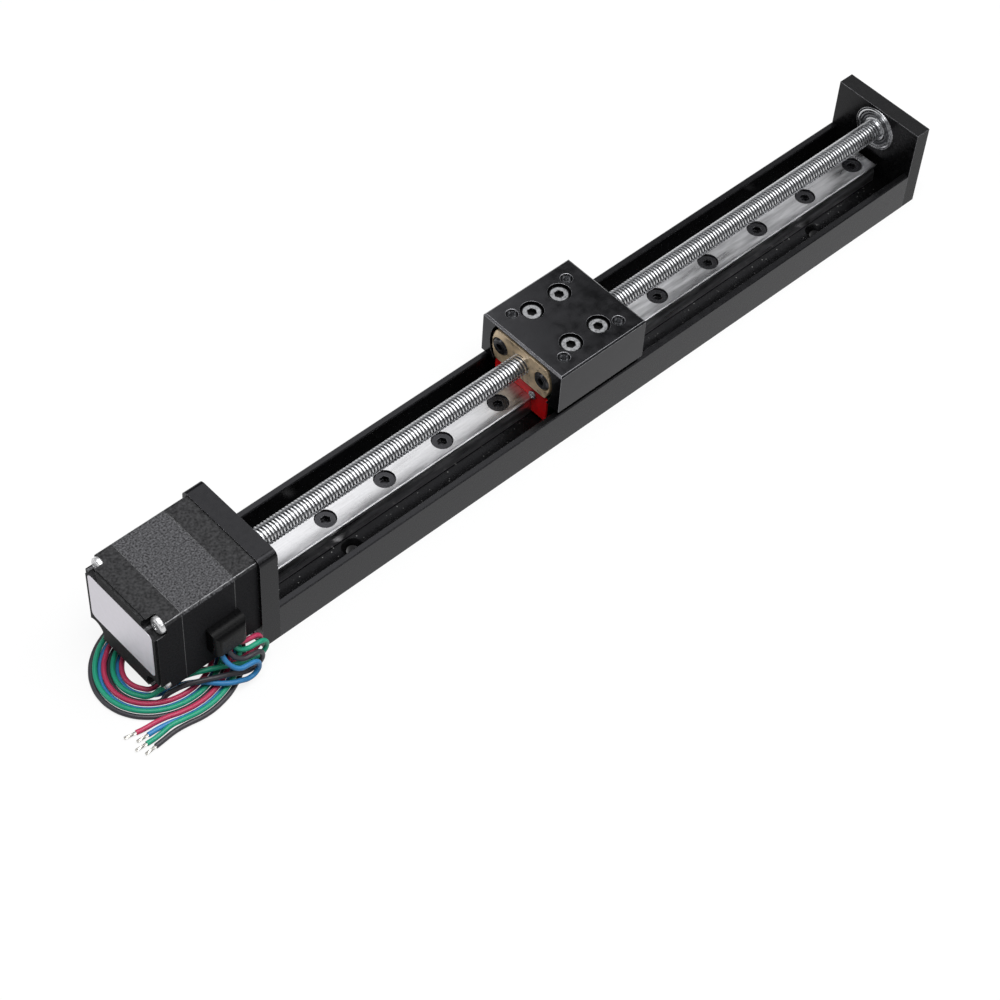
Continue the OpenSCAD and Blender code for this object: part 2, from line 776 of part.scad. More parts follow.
module rotor_ring(r, from, to) {
    difference() {
        x_cylinder(r, from, to);
        x_cylinder(bearing_bore + seat_gap, from - cut, to + cut);
    }
}

module rotor_core_front() {
    color("#8c8c90") translate([0, 0, screw_z]) rotor_ring(rotor_r, rotor_mid + rotor_gap, rotor_mid + rotor_half);
}

module rotor_magnet() {
    color("#55555a") translate([0, 0, screw_z]) rotor_ring(rotor_r - 0.6, rotor_mid - rotor_gap, rotor_mid + rotor_gap);
}

module rotor_core_rear() {
    color("#8c8c90") translate([0, 0, screw_z]) rotor_ring(rotor_r, rotor_mid - rotor_half, rotor_mid - rotor_gap);
}

module wave_washer() {
    color("#b0b2b6") translate([0, 0, screw_z]) difference() {
        x_cylinder(bearing_r - 0.1, rear_bearing_from - washer_space, rear_bearing_from);
        x_cylinder(bearing_r - 1.1, rear_bearing_from - washer_space - cut, rear_bearing_from + cut);
    }
}

// hood over the place where the leads leave the motor
outlet_len = 10;
outlet_past = 0.5;                         // reaches this far over the front cap
outlet_from = stator_front - outlet_len + outlet_past;
outlet_out = 4.2;
outlet_low = 14;
outlet_high = 22;
outlet_round = 3;
outlet_corner = 2;
wire_r = 0.68;
wire_exit_y = -motor_w / 2 - 2.6;
wire_exit_pitch = 1.9;
wire_exit_x = outlet_from + 2.3;

module lead_outlet() {
    side = -motor_w / 2;
    out = side - outlet_out;
    color("#1d1d1f") difference() {
        intersection() {
            translate([outlet_from, 0, 0]) along_x(0, outlet_len) union() {
                translate([out + outlet_round, outlet_low]) square([outlet_out - outlet_round, outlet_high - outlet_low]);
                translate([out, outlet_low]) square([outlet_out, outlet_high - outlet_low - outlet_round]);
                intersection() {
                    translate([out + outlet_round, outlet_high - outlet_round]) circle(outlet_round);
                    translate([out, outlet_low]) square([outlet_out, outlet_high - outlet_low]);
                }
            }
            translate([outlet_from + outlet_len / 2, side, 0])
                linear_extrude(outlet_high + cut) round_square(outlet_len, 2 * outlet_out, outlet_corner);
        }
        for (i = [0 : 3]) translate([wire_exit_x + i * wire_exit_pitch, wire_exit_y, outlet_low - cut])
            cylinder(r = wire_r + 0.03, h = cut + 4);
    }
}

// ---- ball bearings ----

race_ball = 0.8;
race_mid = 4;
race_gap = 0.03;
race_wall = 0.65;                           // from ball centre to the rings' faces
end_ball = 1;
end_mid = 4.5;
end_wall = 0.8;
race_balls = 9;

// plain ring with a ball groove, from x = 0
module race(r_in, r_out, w, mid, ball) {
    rotate([0, 90, 0]) rotate_extrude() difference() {
        translate([r_in, 0]) square([r_out - r_in, w]);
        translate([mid, w / 2]) circle(ball + race_gap);
    }
}

module outer_race() { race(race_mid + race_wall, bearing_r, bearing_w, race_mid, race_ball); }
module inner_race() { race(bearing_bore + seat_gap, race_mid - race_wall, bearing_w, race_mid, race_ball); }

module front_bearing_outer() {
    color(steel) translate([front_bearing_from, 0, screw_z]) outer_race();
}

module front_bearing_inner() {
    color(steel) translate([front_bearing_from, 0, screw_z]) inner_race();
}

module rear_bearing_outer() {
    color(steel) translate([rear_bearing_from, 0, screw_z]) outer_race();
}

module rear_bearing_inner() {
    color(steel) translate([rear_bearing_from, 0, screw_z]) inner_race();
}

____

» **WHAT IS ASKED**
Quote the data above verbatim from its first line to the line that includes "wire_exit_x = outlet_from + 2.3;", with both boundary lines retained.

» **EXPECTED ANSWER**
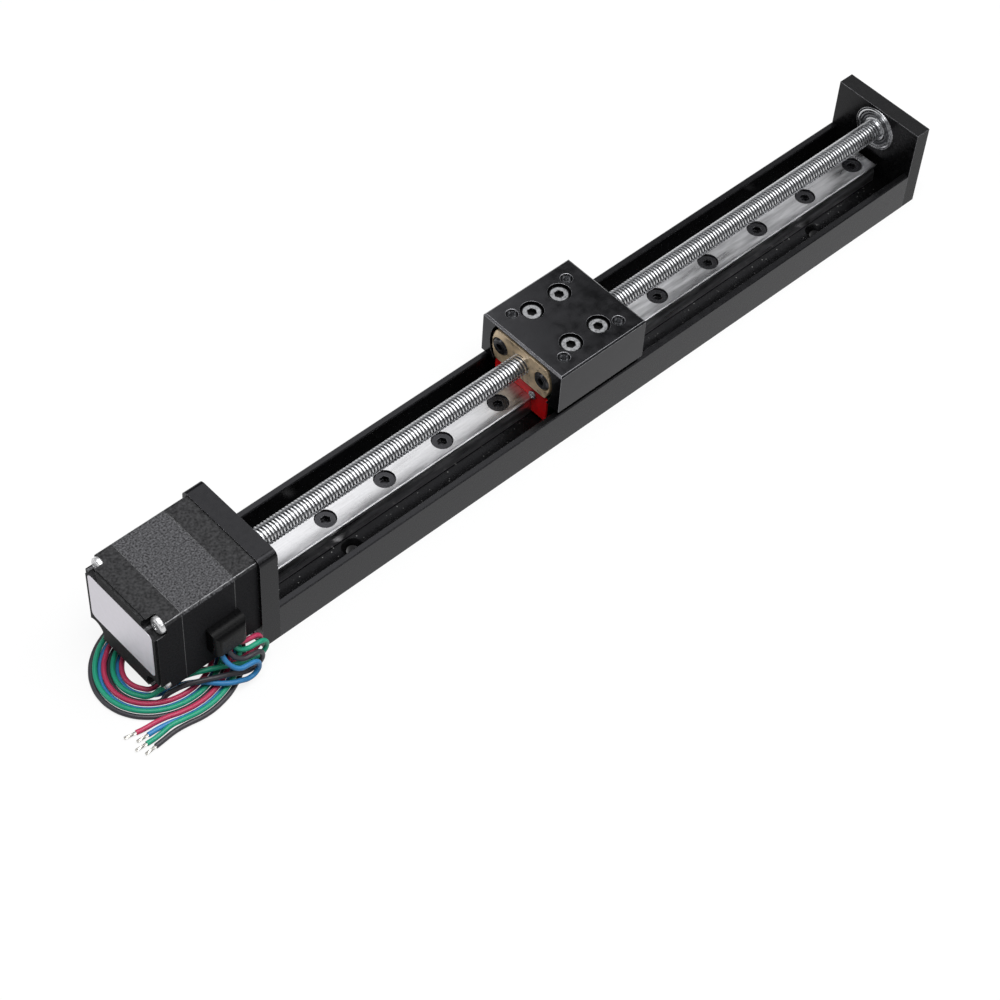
Continue the OpenSCAD and Blender code for this object: part 2, from line 776 of part.scad. More parts follow.
module rotor_ring(r, from, to) {
    difference() {
        x_cylinder(r, from, to);
        x_cylinder(bearing_bore + seat_gap, from - cut, to + cut);
    }
}

module rotor_core_front() {
    color("#8c8c90") translate([0, 0, screw_z]) rotor_ring(rotor_r, rotor_mid + rotor_gap, rotor_mid + rotor_half);
}

module rotor_magnet() {
    color("#55555a") translate([0, 0, screw_z]) rotor_ring(rotor_r - 0.6, rotor_mid - rotor_gap, rotor_mid + rotor_gap);
}

module rotor_core_rear() {
    color("#8c8c90") translate([0, 0, screw_z]) rotor_ring(rotor_r, rotor_mid - rotor_half, rotor_mid - rotor_gap);
}

module wave_washer() {
    color("#b0b2b6") translate([0, 0, screw_z]) difference() {
        x_cylinder(bearing_r - 0.1, rear_bearing_from - washer_space, rear_bearing_from);
        x_cylinder(bearing_r - 1.1, rear_bearing_from - washer_space - cut, rear_bearing_from + cut);
    }
}

// hood over the place where the leads leave the motor
outlet_len = 10;
outlet_past = 0.5;                         // reaches this far over the front cap
outlet_from = stator_front - outlet_len + outlet_past;
outlet_out = 4.2;
outlet_low = 14;
outlet_high = 22;
outlet_round = 3;
outlet_corner = 2;
wire_r = 0.68;
wire_exit_y = -motor_w / 2 - 2.6;
wire_exit_pitch = 1.9;
wire_exit_x = outlet_from + 2.3;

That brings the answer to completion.